Farmers like Fox are working off debt before they even see a vegetable or flower sprout. This year, Fox owes $15,000 just on seeds and other materials. He bought them before the pandemic hit New Jersey.
“I’m not like you guys,” he explained, adding he doesn’t get paid in the winter. “I have to put four to five months’ worth of money away to pay my bills. I try to pay everything up to April.”
Come May, Fox said, he has $7,000 worth of bills due, and he should be saving for his winter bills again.
“It don’t sound like a lot of money, but to me it’s a lot of money,” he said.
Renzi is also paying off equipment and winter loans. She’s already looked at any help the federal government might be able to offer, but it doesn’t look promising.
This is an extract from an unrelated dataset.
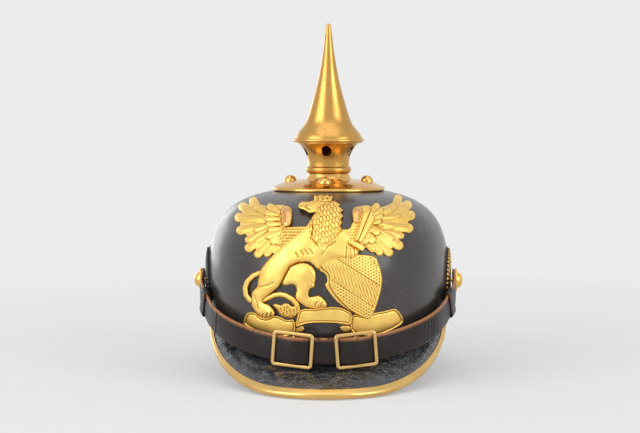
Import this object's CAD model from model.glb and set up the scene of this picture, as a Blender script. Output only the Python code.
import bmesh
import bpy
import numpy as np
from math import atan, cos, pi, radians, sin
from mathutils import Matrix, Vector


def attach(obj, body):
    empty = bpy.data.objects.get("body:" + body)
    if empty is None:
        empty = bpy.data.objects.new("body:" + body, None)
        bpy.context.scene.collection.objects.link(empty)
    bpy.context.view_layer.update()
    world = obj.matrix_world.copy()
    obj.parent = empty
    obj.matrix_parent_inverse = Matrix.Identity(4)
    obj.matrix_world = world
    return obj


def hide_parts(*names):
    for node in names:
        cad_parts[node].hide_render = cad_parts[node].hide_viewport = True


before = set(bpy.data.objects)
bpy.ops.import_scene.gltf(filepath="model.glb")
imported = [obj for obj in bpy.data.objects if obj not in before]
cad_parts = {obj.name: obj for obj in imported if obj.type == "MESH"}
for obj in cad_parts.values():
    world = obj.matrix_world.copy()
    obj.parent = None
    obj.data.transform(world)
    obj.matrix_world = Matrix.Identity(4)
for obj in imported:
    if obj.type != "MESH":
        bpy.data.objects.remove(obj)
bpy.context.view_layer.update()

MM = 0.001

# Camera: a long lens at the photograph's height, a little to the right of the helmet's front
photo_width, photo_height = 640, 433
focal_px = 1631.5
eye_distance, eye_height, eye_turn = 1.280, 0.205, 1.4
axis_column, eye_level_row = 328.5, 106.9

camera_data = bpy.data.cameras.new("studio_camera")
camera_data.sensor_width = 36.0
camera_data.lens = 36.0 * focal_px / photo_width
camera = bpy.data.objects.new("studio_camera", camera_data)
camera.location = (eye_distance * sin(radians(eye_turn)), -eye_distance * cos(radians(eye_turn)), eye_height)
pitch = atan((photo_height / 2 - eye_level_row) / focal_px)
yaw = atan((axis_column - photo_width / 2) / focal_px)
camera.rotation_euler = (pi / 2 - pitch, 0, radians(eye_turn) + yaw)
bpy.context.collection.objects.link(camera)
scene = bpy.context.scene
scene.camera = camera
scene.view_settings.view_transform = "Standard"

BACKDROP = (0.838, 0.838, 0.838, 1.0)


class Nodes:
    """Small helper that adds shader nodes and wires them by socket name."""

    def __init__(self, tree):
        self.tree = tree
        tree.nodes.clear()

    def feed(self, socket, value):
        if isinstance(value, bpy.types.NodeSocket):
            self.tree.links.new(value, socket)
        else:
            socket.default_value = value

    def add(self, kind, inputs=None, **settings):
        node = self.tree.nodes.new(kind)
        for name, value in settings.items():
            setattr(node, name, value)
        for name, value in (inputs or {}).items():
            self.feed(node.inputs[name], value)
        return node

    def ramp(self, factor, *stops):
        node = self.add("ShaderNodeValToRGB", {"Fac": factor})
        elements = node.color_ramp.elements
        for element, (place, colour) in zip(elements, stops):
            element.position = place
            element.color = (*colour, 1.0)
        return node.outputs["Color"]

    def fade(self, factor, *stops):
        """Grey ramp: each stop is a place and a level."""
        return self.ramp(factor, *((place, (level, level, level)) for place, level in stops))

    def math(self, operation, first, second):
        return self.add("ShaderNodeMath", {0: first, 1: second}, operation=operation).outputs[0]

    def times(self, first, second):
        return self.math("MULTIPLY", first, second)

    def plus(self, first, second):
        return self.math("ADD", first, second)

    def mix(self, factor, first, second):
        node = self.add("ShaderNodeMix", data_type="RGBA")
        for socket, value in ((node.inputs["Factor"], factor), (node.inputs[6], first), (node.inputs[7], second)):
            self.feed(socket, (*value, 1.0) if isinstance(value, tuple) else value)
        return node.outputs[2]

    def noise(self, place, scale, detail, output="Fac", **inputs):
        inputs.update(Vector=place, Scale=scale, Detail=detail)
        return self.add("ShaderNodeTexNoise", inputs).outputs[output]

    def cell_borders(self, place, scale):
        """Distance to the nearest border between scattered cells."""
        cells = self.add("ShaderNodeTexVoronoi", {"Vector": place, "Scale": scale}, feature="DISTANCE_TO_EDGE")
        return cells.outputs["Distance"]

    def mark(self, name):
        """Point attribute that the piece carries."""
        return self.add("ShaderNodeAttribute", attribute_name=name).outputs["Fac"]

    def bump(self, height, strength, distance):
        inputs = {"Height": height, "Strength": strength, "Distance": distance}
        return self.add("ShaderNodeBump", inputs).outputs["Normal"]

    def close(self, shader, kind="ShaderNodeOutputMaterial"):
        self.add(kind, {"Surface": shader})

    def surface(self, colour, roughness, normal, coat=None, **inputs):
        """Principled shader on the output, with an even coat of a weight and a roughness if one is given."""
        inputs = {name.replace("_", " "): value for name, value in inputs.items()}
        inputs.update({"Base Color": colour, "Roughness": roughness, "Normal": normal})
        if coat:
            inputs.update({"Coat Weight": coat[0], "Coat Roughness": coat[1], "Coat Normal": normal})
        self.close(self.add("ShaderNodeBsdfPrincipled", inputs).outputs[0])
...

The cost of raising the goats remains the same even if the price of their milk plummets, she said.
“We have goats here that are not eligible for unemployment, and they’re not eligible for their $1,200 from the federal government,” Renzi said, referring to the stimulus payments many Americans will be getting. “We also can’t put them on furlough or put them on unemployment and put the milk away for another time. The milk is made daily, and we have to make cheese with it within three days.”
State aid is coming in the form of loans, and Renzi said taking on more debt won’t help in the long term.
Pennsylvania rolled out the COVID-19 Working Capital Access Program. It allows small businesses with fewer than 100 employees to take out $100,000 for day-to-day operations.
While most small businesses get a 0% interest rate, agricultural producers have a 2% interest rate. All loans are secured by liens on all assets and eventual repayment.
“Some of the sales that we’re losing now will never return,” Renzi said. “We can hope for the future, but this year’s sales that were going to come in April and May won’t just show up later, they won’t be delayed. We would be better off receiving grants than loans.”
The federal government has set aside more than $23 billion in aid for farmers as part of the new stimulus package. The Commodity Credit Corporation, a New Deal-era program created to “protect farm income and prices,” is slated to get $14 billion for programs that can make direct payments for specific agricultural products, such as corn, dairy, and soybeans.
It’s unclear how quickly or how much of this aid will go to farmers who need it.
“What’s frustrating is they forget the guy on the lowest end of the totem pole,” said Fox, who worries aid will go to bigger businesses. “It seems like they don’t care about us out here.”
Fox plans to write a letter to President Donald Trump asking for more help.